On the field, this year’s Dawgs have looked like something of an off-brand version of the Crimson Tide. No, not Diet Bama — a less-satisfying facsimile — more of a cheaper knockoff. In particular, this Georgia squad looks very much like the pre-Kiffin Bama teams: an incredibly efficient, if inelegant, machine. Mostly a one-back set, pro-style offense built heavily around the run with efficient passing, with a defense that doesn’t necessarily attack and force a ton of negative plays, but also never gives them up.

Georgia’s group sits at dead last in the SEC in sacks and tackles for loss (averaging about half of last year’s unit), but lead the league in yards per play allowed and sit 19th in the country in S&P+. The Bulldogs force teams to drive the ball and gamble that you’ll make a mistake before they do. They do have some vulnerabilities, as we’ll discuss, but they’ve allowed only 59 plays from scrimmage of 10 yards or longer, and just nine plays of longer than 20 yards all year.


On offense, Georgia dominates at the line of scrimmage with the league’s top running game, and combines that with its second-most efficient passing attack. To touch back on that Bama analogy, Jake Fromm is a better version of those Bama quarterbacks (the recent vintages have been much better, obviously); an efficient and accurate pocket passer who understands Jim Chaney’s offense and knows how to execute it well.

The passing game thrives on using levels concepts, crossing routes and quick hitches to take advantage of man-to-man coverage for easy completions on first down. With the Bulldogs’ running game, it’s a safe bet that most teams are going to roll a safety down and man-up in that situation. They’ll take measured shots off play-action, and use screens and a lot of passes to the backs in general — Fromm is well-trained to go through his progression. It’s a very balanced passing game that makes use of a lot of targets. And there’s no dominant wideout in this group, but there’s no real weak link either. They can spread the ball around and beat you with a lot of different guys.

The running game is primarily based around the wide, tight and split zone plays, and again, can throw a lot of very talented bodies at you. Georgia is comfortable rotating D’Andre Swift, Elijah Holyfield, Brian Herrien and James Cook and just letting the hot hand beat you behind a strong offensive line. One thing to remember is that Chaney has more of a tactical approach than a strategic one that can use players in very specific ways. There’s overlap, but there may be a pattern there for Dave Aranda to decode.

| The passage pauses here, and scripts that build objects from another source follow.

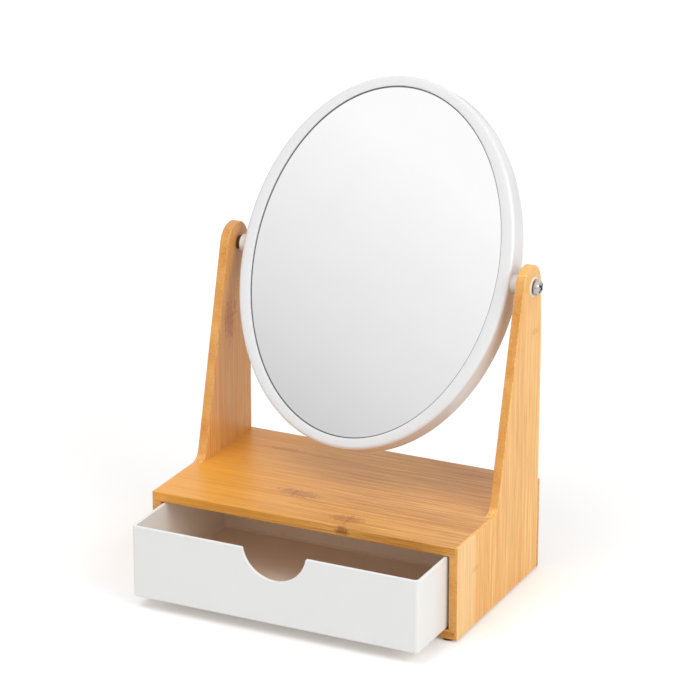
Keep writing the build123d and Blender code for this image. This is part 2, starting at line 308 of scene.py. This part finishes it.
def lipDistance(t):  # about how many mm a point lies outside the lip's oval, seen along the head's axis
    lean = radians(head["tilt"])
    back = t.math("MULTIPLY", t.math("SUBTRACT", t.y, head["pivotY"]), sin(lean))
    rise = t.math("MULTIPLY", t.math("SUBTRACT", t.z, head["pivotZ"]), cos(lean))
    halfWidth, halfHeight = head["lip"]
    wide = t.math("POWER", t.math("DIVIDE", t.math("ABSOLUTE", t.x), halfWidth), 2.0)
    tall = t.math("POWER", t.math("DIVIDE", t.math("ABSOLUTE", t.math("ADD", back, rise)), halfHeight), 2.0)
    ratio = t.math("SQRT", t.math("ADD", wide, tall))
    return t.math("MULTIPLY", t.math("SUBTRACT", ratio, 1.0), head["lipScale"])  # about its mean radius


tray = {  # inside of the drawer in mm, where the painted bounce light goes
    "side": 100.2,
    "front": -106.3,
    "rim": 56.0,
    "floor": 14.0,
    "soft": 0.5,
}


def paintedBounceInside(t, body):  # painted bounce light: the drawer's inside takes the warm tone that the wood round it casts, most near the floor
    between = t.range(t.math("ABSOLUTE", t.x), tray["side"], tray["side"] - tray["soft"])
    inside = t.math("MULTIPLY", between, t.range(t.y, tray["front"], tray["front"] + tray["soft"]))
    low = t.range(t.z, tray["rim"], tray["floor"], 0.15, 1.0)
    return t.mix(t.math("MULTIPLY", inside, low), body, paint(250, 236, 220))


def paintedLipShadow(t, body):  # painted shadow: a grey line where the lip meets the glass
    return t.mix(t.range(lipDistance(t), 0.22, 0.05, 0.0, 0.8), body, paint(124, 126, 130))


def evenTone(t, body):  # no tint of its own
    return body


plastics = {
    "drawerPlastic": {
        "colour": (234, 234, 232),
        "shade": (230, 230, 227),
        "rough": 0.36,
        "coat": 0.15,
        "grain": 1.6,
        "bump": 0.12,
        "milky": 0.0,
        "tint": paintedBounceInside,
    },
    "framePlastic": {
        "colour": (227, 227, 228),
        "shade": (223, 223, 224),
        "rough": 0.2,
        "coat": 0.3,
        "grain": 0.9,
        "bump": 0.03,
        "milky": 0.0,
        "tint": paintedLipShadow,
    },
    "washerPlastic": {
        "colour": (240, 236, 228),
        "shade": (228, 224, 214),
        "rough": 0.3,
        "coat": 0.2,
        "grain": 1.2,
        "bump": 0.05,
        "milky": 0.25,
        "tint": evenTone,
    },
}


def plasticMaterial(name):
    t = Tree(name)
    look = plastics[name]
    cloud = t.noise(t.mm, 0.02, 2.0)
    specks = t.noise(t.mm, look["grain"], 3.0)
    body = t.mix(t.range(cloud, 0.3, 0.7, 0.0, 0.35), paint(*look["colour"]), paint(*look["shade"]))
    body = t.mix(t.range(specks, 0.66, 0.8, 0.0, 0.12), body, paint(180, 176, 168))
    body = look["tint"](t, body)
    t.bump(specks, look["bump"], 0.00006)
    rough = t.range(cloud, 0.3, 0.7, look["rough"] - 0.03, look["rough"] + 0.06)
    t.set(Coat_Weight=look["coat"], Coat_Roughness=0.08, IOR=1.48)
    t.set(Subsurface_Weight=look["milky"], Subsurface_Radius=(0.001, 0.001, 0.001))
    return t.set(Base_Color=body, Roughness=rough)


def metalMaterial(name, colour, rough, scratch):
    t = Tree(name)
    lines = t.noise(t.vec("MULTIPLY", t.mm, (0.4, 2.6, 2.6)), 1.0, 4.0)
    t.bump(lines, 0.15, 0.00004)
    tone = t.mix(t.range(lines, 0.4, 0.75, 0.0, scratch), colour, paint(90, 84, 76))
    return t.set(Base_Color=tone, Metallic=1.0, Roughness=t.range(lines, 0.3, 0.8, rough, rough + 0.15))


def softMaterial(name, colour, shade, scale, depth):
    t = Tree(name)
    fuzz = t.noise(t.mm, scale, 5.0, 0.7)
    t.bump(fuzz, 0.5, depth)
    body = t.mix(t.range(fuzz, 0.35, 0.65), colour, shade)
    return t.set(Base_Color=body, Roughness=0.85, Specular_IOR_Level=0.25)


glass = {  # colours from 0 to 255, rim start and end in mm from the lip's oval; the rim is a painted shadow
    "bright": (252, 252, 252),
    "hazy": (249, 249, 249),
    "rim": (104, 106, 110),
    "rimShadowStart": -0.85,
    "rimShadowEnd": -0.45,
}


def mirrorMaterial(name):
    t = Tree(name)
    haze = t.noise(t.mm, 0.035, 3.0)
    dust = t.noise(t.mm, 1.3, 2.0)
    tone = t.mix(t.range(haze, 0.35, 0.7, 0.0, 0.4), paint(*glass["bright"]), paint(*glass["hazy"]))
    rough = t.math("ADD", t.range(haze, 0.4, 0.75, 0.0, 0.012), t.range(dust, 0.72, 0.8, 0.0, 0.03))
    edge = t.range(lipDistance(t), glass["rimShadowStart"], glass["rimShadowEnd"])  # painted shadow: a darker rim just inside the lip, for the shaded gap under the lip and its reflection
    tone = t.mix(edge, tone, paint(*glass["rim"]))
    silver = t.math("SUBTRACT", 1.0, t.math("MULTIPLY", edge, 0.6))
    return t.set(Base_Color=tone, Metallic=silver, Roughness=rough)


looks = {
    "bamboo_side": sideWood,
    "bamboo_plate": plateWood,
    "bamboo_back": backWood,
    "pin_steel": metalMaterial("pinSteel", paint(176, 174, 170), 0.32, 0.4),
    "pad_felt": softMaterial("padFelt", paint(120, 88, 60), paint(84, 58, 38), 2.2, 0.0003),
    "drawer_plastic": plasticMaterial("drawerPlastic"),
    "frame_plastic": plasticMaterial("framePlastic"),
    "mirror_glass": mirrorMaterial("mirrorGlass"),
    "foam": softMaterial("foamPad", paint(214, 212, 206), paint(190, 188, 182), 1.4, 0.0002),
    "screw_steel": metalMaterial("screwSteel", paint(206, 205, 203), 0.14, 0.35),
    "spring_steel": metalMaterial("springSteel", paint(70, 68, 66), 0.3, 0.3),
    "washer_plastic": plasticMaterial("washerPlastic"),
    # a real rubber washer, coloured a shadowed brown: painted shade for the dark gap between the boss and
    # the post
    "washer_rubber": softMaterial("washerRubberShadowBrown", paint(92, 70, 52), paint(70, 52, 38), 1.8, 0.0001),
    "insert_brass": metalMaterial("insertBrass", paint(206, 168, 88), 0.26, 0.3),
}
for item in frame["record"]["subparts"]:
    node = frame["nodes"][item["node"]]
    node.data.materials.clear()
    node.data.materials.append(looks[item["material_slot"]])
print("materials ready")


# mirror head: the frame ring and the rear bezel as smooth sweeps round an oval

pivot = Vector((0, head["pivotY"], head["pivotZ"])) / 1000
place = Matrix.Translation(pivot) @ Matrix.Rotation(radians(-head["tilt"]), 4, "X")


# a profile point is a base oval, the mm outside it and the mm in front of the pivot
def arcPoints(base, centreOffset, centreDepth, radius, start, end, steps):
    out = []
    for i in range(steps + 1):
        a = radians(start + (end - start) * i / steps)
        out.append((base, centreOffset + radius * cos(a), centreDepth + radius * sin(a)))
    return out


def sweepOval(profile, verts, faces):
    first = len(verts)
    count = len(profile)
    for i in range(head["segments"]):
        a = 2 * pi * i / head["segments"]
        for base, offset, depth in profile:
            semiX, semiZ = head[base]
            verts.append(Vector(((semiX + offset) * cos(a), -depth, (semiZ + offset) * sin(a))) / 1000)
    for i in range(head["segments"]):
        here = first + i * count
        there = first + (i + 1) % head["segments"] * count
        for k in range(count):
            m = (k + 1) % count
            faces.append((here + k, here + m, there + m, there + k))


def turnAlongX(profile, side, verts, faces):
    first = len(verts)
    count = len(profile)
    segments = head["bossSegments"]
    for i in range(segments):
        a = 2 * pi * i / segments
        for along, radius in profile:
            verts.append(Vector((side * along, radius * cos(a), radius * sin(a))) / 1000)
    for i in range(segments):
        here = first + i * count
        there = first + (i + 1) % segments * count
        for k in range(count - 1):
            quad = (here + k, here + k + 1, there + k + 1, there + k)
            faces.append(quad if side > 0 else quad[::-1])


def makePiece(name, verts, faces, material, body):
    mesh = bpy.data.meshes.new(name)
    mesh.from_pydata([place @ v for v in verts], [], faces)
    mesh.validate()
    mesh.update()
    piece = bpy.data.objects.new(name, mesh)
    bpy.context.scene.collection.objects.link(piece)
    mesh.materials.append(material)
    bpy.context.view_layer.objects.active = piece
    piece.select_set(True)
    bpy.ops.object.mode_set(mode="EDIT")
    bpy.ops.mesh.select_all(action="SELECT")
    bpy.ops.mesh.normals_make_consistent(inside=False)
    bpy.ops.object.mode_set(mode="OBJECT")
    mesh.shade_smooth()
    mesh.set_sharp_from_angle(angle=radians(head["sharpAngle"]))
    piece.select_set(False)
    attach(piece, body)
    return piece


ringProfile = [("pocket", 0, -8.9), ("pocket", 0, 7.15), ("lip", 0, 7.15), ("lip", 0, 7.95)]
ringProfile += arcPoints("lip", 0.55, 7.95, 0.55, 180, 90, 4)
ringProfile += [("outer", -4.6, 8.5)]
ringProfile += arcPoints("outer", -2.5, 5.95, 2.5, 90, 0, 9)
ringProfile += [("outer", 0, -8.6), ("outer", -0.35, -8.95)]
verts, faces = [], []
sweepOval(ringProfile, verts, faces)
radius, end, edge = head["bossRadius"], head["bossEnd"], head["bossEdge"]
bossProfile = [(93.4, radius + 1.2), (95.7, radius + 0.9), (96.6, radius + 0.35), (97.5, radius)]
for step in range(head["edgeSteps"] + 1):
    turn = radians(90 * step / head["edgeSteps"])
    bossProfile.append((end - edge + edge * sin(turn), radius - edge + edge * cos(turn)))
bossProfile += [(end, head["insertRadius"]), (end - head["insertLength"], head["insertRadius"])]
for side in (1, -1):
    turnAlongX(bossProfile, side, verts, faces)
ring = makePiece("frameRing", verts, faces, looks["frame_plastic"], "mirror_head")
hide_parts("mirror_frame")

bezelProfile = [("outer", -0.35, -9.05), ("outer", 0, -9.35)]
bezelProfile += arcPoints("outer", -2.7, -9.35, 2.65, 0, -90, 9)
bezelProfile += arcPoints("opening", 3.1, -11.5, 0.5, 270, 180, 4)
bezelProfile += [("opening", 0.8, -1.2), ("plug", 0, -1.2), ("plug", 0, -9.05)]
verts, faces = [], []
sweepOval(bezelProfile, verts, faces)
# the plug's front end follows the curved back of the magnifying glass
magnifier = head["magnifierRadius"]
for v in verts:
    sag = magnifier - (magnifier ** 2 - (v.x * 1000) ** 2 - (v.z * 1000) ** 2) ** 0.5
    if v.y * 1000 < 2.0:  # only the front end lies this near the pivot
        v.y = -(head["magnifierVertex"] - sag - head["magnifierGap"]) / 1000
bezel = makePiece("rearBezel", verts, faces, looks["frame_plastic"], "mirror_head")
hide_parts("rear_bezel")
print("mirror head ready")


# light and ground

studio = {  # lamp powers in watts, places and sizes in metres
    "ambient": 0.66,
    "aim": (0, 0, 0.12),
    "key": {"power": 33.0, "place": (2.3, -0.7, 1.7), "size": 1.8, "inMirror": True},
    "top": {"power": 16.0, "place": (-0.5, -0.9, 2.3), "size": 1.3, "inMirror": False},
    "brightSide": (0.421, 0.284, 0.861),
    "skyEdge": 0.06,
    "skyDark": (0.47, 0.47, 0.472, 1),
    "skyMiddle": (0.785, 0.783, 0.783, 1),
    "skyBright": (1.0, 1.0, 1.0, 1),
}
for name in ("key", "top"):
    lamp = bpy.data.lights.new(name, "AREA")
    lamp.energy = studio[name]["power"]
    lamp.size = studio[name]["size"]
    lampObject = bpy.data.objects.new(name, lamp)
    lampObject.location = studio[name]["place"]
    sight = Vector(studio["aim"]) - lampObject.location
    lampObject.rotation_euler = sight.to_track_quat("-Z", "Y").to_euler()
    lampObject.visible_glossy = studio[name]["inMirror"]
    bpy.context.scene.collection.objects.link(lampObject)

world = bpy.data.worlds.new("studio")
bpy.context.scene.world = world
world.use_nodes = True
nodes, links = world.node_tree.nodes, world.node_tree.links
base = nodes["Background"]
base.inputs["Color"].default_value = (1, 1, 1, 1)
base.inputs["Strength"].default_value = studio["ambient"]
aim = nodes.new("ShaderNodeTexCoord")
dot = nodes.new("ShaderNodeVectorMath")
dot.operation = "DOT_PRODUCT"
dot.inputs[1].default_value = studio["brightSide"]  # where the mirror sees the brightest sky
links.new(aim.outputs["Generated"], dot.inputs[0])
spread = nodes.new("ShaderNodeValToRGB")
grade = nodes.new("ShaderNodeMapRange")
links.new(dot.outputs["Value"], grade.inputs["Value"])
for key, number in (("From Min", -studio["skyEdge"]), ("From Max", studio["skyEdge"])):
    grade.inputs[key].default_value = number
links.new(grade.outputs["Result"], spread.inputs["Fac"])
spread.color_ramp.elements[0].color = studio["skyDark"]
spread.color_ramp.elements[1].color = studio["skyBright"]
middle = spread.color_ramp.elements.new(0.5)
middle.color = studio["skyMiddle"]
seen = nodes.new("ShaderNodeBackground")
links.new(spread.outputs["Color"], seen.inputs["Color"])
white = nodes.new("ShaderNodeBackground")
path = nodes.new("ShaderNodeLightPath")
glossy = nodes.new("ShaderNodeMixShader")
final = nodes.new("ShaderNodeMixShader")
links.new(path.outputs["Is Glossy Ray"], glossy.inputs[0])
links.new(base.outputs[0], glossy.inputs[1])
links.new(seen.outputs[0], glossy.inputs[2])
links.new(path.outputs["Is Camera Ray"], final.inputs[0])
links.new(glossy.outputs[0], final.inputs[1])
links.new(white.outputs[0], final.inputs[2])
links.new(final.outputs[0], nodes["World Output"].inputs["Surface"])
white.inputs["Color"].default_value = (1, 1, 1, 1)

ground = {  # half width in metres, near and far in mm from the middle
    "half": 6,
    "near": 450.0,
    "far": 1300.0,
    "nearLift": 0.22,
    "farLift": 0.7,
}
corners = [(x * ground["half"], y * ground["half"], 0) for x, y in ((-1, -1), (1, -1), (1, 1), (-1, 1))]
floorMesh = bpy.data.meshes.new("floor")
floorMesh.from_pydata(corners, [], [(0, 1, 2, 3)])
floor = bpy.data.objects.new("floor", floorMesh)
bpy.context.scene.collection.objects.link(floor)
pale = Tree("floorWhite")
reach = pale.add("ShaderNodeVectorMath", Vector=pale.mm)
reach.operation = "LENGTH"
lift = pale.range(
    reach.outputs["Value"], ground["near"], ground["far"], ground["nearLift"], ground["farLift"]
)
glow = pale.math("MULTIPLY", pale.add("ShaderNodeLightPath").outputs["Is Camera Ray"], lift)
pale.set(Base_Color=paint(238, 238, 238), Roughness=0.9, Specular_IOR_Level=0.1)
pale.set(Emission_Color=(1, 1, 1, 1), Emission_Strength=glow)
floorMesh.materials.append(pale.mat)
bpy.context.scene.view_settings.view_transform = "Standard"

print("scene ready")
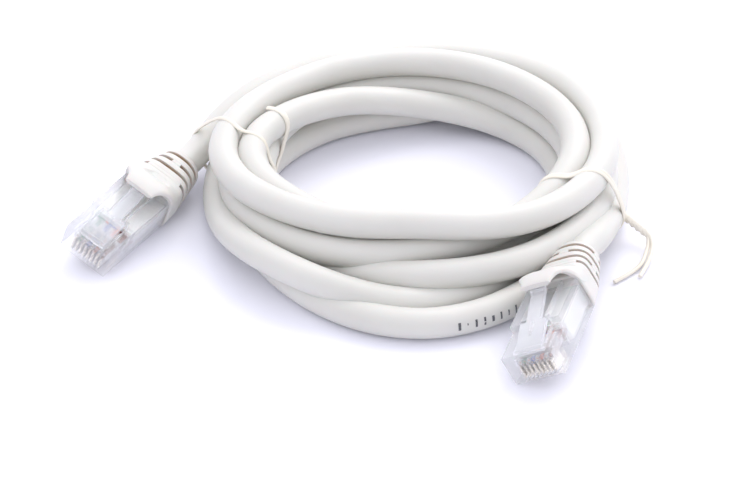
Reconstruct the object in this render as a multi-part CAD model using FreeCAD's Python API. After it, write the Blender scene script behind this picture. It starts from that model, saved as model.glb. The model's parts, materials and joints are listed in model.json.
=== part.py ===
import FreeCAD, Part
import math
import os

os.makedirs("parts", exist_ok=True)

# A coiled network patch lead: a round cable with a clear modular plug on each
# end, wound into a ring and held by two wire twist ties. Millimetres, +Z up,
# the ring stands on z = 0 with its middle at the origin.

# ---- driving sizes: the plug ------------------------------------------------
PLUG_W = 11.68          # housing width, the standard modular plug
PLUG_L = 22.0           # housing length, nose to rear
NOSE_H = 6.6            # housing height at the nose
REAR_H = 8.0            # housing height behind the step
STEP_Y = 8.4            # where the two heights meet, and the latch's shoulders
WALL = 1.0              # housing wall
PINS = 8                # contacts and conductors
PITCH = 1.02            # from one contact to the next
BLADE_T = 0.35          # contact blade thickness
BLADE_Y0, BLADE_Y1 = 1.1, 5.0
BLADE_Z0 = 0.35         # blade's outer edge, just inside the underside
WIRE_D = 0.94           # insulated conductor
CORE_D = 0.5            # its copper core
WIRE_Z = 3.6            # height of the conductors' row
WIRE_Y0 = 1.9           # front end of the conductors
BAR_Y1 = 6.4            # the comb that holds the conductors in their row
BAR_H = 1.9
MOULD_Y0 = STEP_Y + 1.2   # the white inner mould starts here
MOULD_H = 4.4

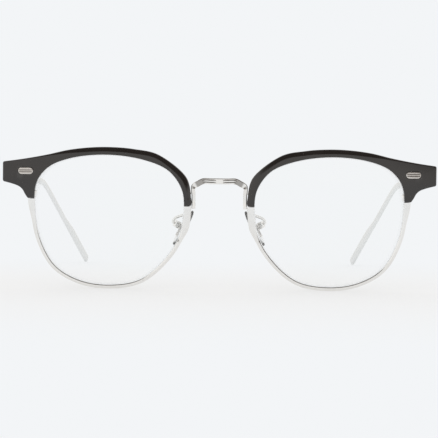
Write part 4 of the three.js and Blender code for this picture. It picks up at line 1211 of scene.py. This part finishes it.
both_sides("brow", "acetate_brow", make_brow, acetate, smooth=32)
both_sides("brow_plaque", "oval_plaque", make_plaque, plaque_silver)
both_sides("rim", "eyewire", make_rim, rim_silver)
both_sides("lens", "clear_lens", make_lens, lens_clear)
both_sides("temple", "temple_arm", make_temple, temple_silver, body="temple")
both_sides("nose_pad", "silicone_pad", make_nose_pad, silicone, body="nose_pad")
both_sides("nose_pad_arm", "pad_wire", make_pad_arm, rim_silver)
for node, name, build in (
    ("brow_leg_screw", "leg_screw", make_leg_screw),
    ("brow_nose_screw", "nose_screw", make_nose_screw),
    ("rim_lock_screw", "lock_screw", make_lock_screw),
    ("hinge_screw", "pivot_screw", make_hinge_screw),
    ("nose_pad_screw", "pad_screw", make_pad_screw),
):
    both_sides(node, name, build, screw_steel)
for node, name, ease, body in (
    ("endpiece", "bent_lug", 0.18, "front"),
    ("hinge_front", "fixed_knuckles", 0.1, "front"),
    ("hinge_rear", "moving_knuckle", 0.1, "temple"),
    ("nose_pad_box", "pad_box", 0.1, "front"),
):
    both_sides(node, name, lambda: refined(node, ease), rim_silver, body=body)
both_sides(
    "nose_pad_insert", "pad_core", lambda: refined("nose_pad_insert", 0.08), screw_steel,
    body="nose_pad",
)
bridge = make_bridge()
mark_edges(bridge)
finish_piece("engraved_bridge", bridge, bridge_silver, "front", "bridge")


# ---- stage: pale floor out to the horizon, soft light all round, dim overhead in front ----
RIMS_STAND_AT = -0.064


def make_floor():
    """Plain pale floor that glows as light as the air behind it, with a painted soft shadow, a little darker
    and warmer, in a band along where the rims stand.
    """
    bm = bmesh.new()
    bmesh.ops.create_grid(bm, x_segments=1, y_segments=1, size=30)
    mesh = new_mesh("pale_floor", bm)
    material, tree, shader, place = new_material(
        "pale matt floor", Base_Color=(0.2, 0.2, 0.2, 1), Roughness=1.0, Specular_IOR_Level=0.0,
        Emission_Strength=1.0,
    )
    along = add(tree, "ShaderNodeSeparateXYZ", Vector=place).outputs["Y"]
    # Painted soft shadow: the floor's glow turns a little darker and warmer within 0.16 m of the line where
    # the rims stand.
    off_rims = math_node(tree, "ABSOLUTE", math_node(tree, "SUBTRACT", along, RIMS_STAND_AT))
    near = ramp(tree, off_rims, 0.16, 0.0)
    glow_with_painted_shadow = blend_colour(tree, near, (0.669, 0.683, 0.696, 1), (0.668, 0.664, 0.658, 1))
    tree.links.new(glow_with_painted_shadow, shader.inputs["Emission Color"])
    mesh.materials.append(material)
    floor = new_object("pale_floor", mesh)


def dark_patch(tree, direction, centre, low, high):
    """Soft round patch of the sky round one direction."""
    middle = Vector(centre).normalized()
    facing = add(tree, "ShaderNodeVectorMath", {"operation": "DOT_PRODUCT"}, i0=direction, i1=middle)
    return ramp(tree, facing.outputs["Value"], low, high)


def make_world():
    """Even pale light, but a dim patch overhead in front that glossy pieces mirror."""
    world = bpy.data.worlds.new("studio")
    scene.world = world
    world.use_nodes = True
    world.cycles.sampling_method = "NONE"
    tree = world.node_tree
    even = tree.nodes["Background"]
    even.inputs["Color"].default_value = (0.972, 0.984, 1.0, 1)
    even.inputs["Strength"].default_value = 1.168
    direction = tree.nodes.new("ShaderNodeTexCoord").outputs["Generated"]
    overhead = dark_patch(tree, direction, (0.02, -0.47, 0.88), 0.66, 0.8)
    beside = dark_patch(tree, direction, (0.63, -0.53, 0.57), 0.8, 0.9)
    dim = math_node(tree, "MAXIMUM", overhead, beside)
    around = blend_colour(tree, dim, (0.98, 0.965, 0.945, 1), (0.06, 0.048, 0.042, 1))
    mirrored = add(tree, "ShaderNodeBackground", Color=around, Strength=1.0)
    pale = add(tree, "ShaderNodeBackground", Color=(0.896, 0.913, 0.93, 1), Strength=1.0)
    path = tree.nodes.new("ShaderNodeLightPath")
    gloss = mix_shaders(tree, path.outputs["Is Glossy Ray"], even.outputs[0], mirrored.outputs[0])
    straight = math_node(tree, "MAXIMUM", path.outputs["Is Camera Ray"], path.outputs["Is Transmission Ray"])
    seen = mix_shaders(tree, straight, gloss, pale.outputs[0])
    tree.links.new(seen, tree.nodes["World Output"].inputs["Surface"])


CAMERA_AT = (0.0008, -0.5208, 0.03994)
CAMERA_TURN = (0.103, -2.06, 0.68)
CAMERA_LENS = 114.2


def make_camera():
    """Camera a little above the lenses' middle, set by its yaw, pitch and roll in degrees."""
    data = bpy.data.cameras.new("camera")
    data.sensor_width = 36
    data.lens = CAMERA_LENS
    data.clip_start = 0.01
    camera = new_object("camera", data)
    camera.location = CAMERA_AT
    yaw, pitch, roll = (math.radians(a) for a in CAMERA_TURN)
    aim = Matrix.Rotation(yaw, 4, "Z") @ Matrix.Rotation(math.radians(90) + pitch, 4, "X")
    camera.matrix_world = Matrix.Translation(camera.location) @ aim @ Matrix.Rotation(roll, 4, "Z")
    scene.camera = camera


make_floor()
make_world()
make_camera()
scene.view_settings.view_transform = "Standard"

Meanwhile, LSU’s offensive gameplan shouldn’t be all that dissimilar. Steve Ensminger wants to open things up and throw the ball more, but he also has a team that should be a little more comfortable playing a grind-it-out style.

And thing is, that might just be the best thing here.

Georgia’s had some problems in run defense. They’re just 85th in run-defense success rate and allow 4.5 yards per carry on first down. It hasn’t really mattered all that much, because by the second half of most games the Bulldogs have enough of a lead that teams are forced to pass. And while the pass defense has been incredibly efficient, it’s been more of a catch-and-make-the-tackle group, allowing a 58.6-percent completion rate, but at just 5.2 yards per attempt.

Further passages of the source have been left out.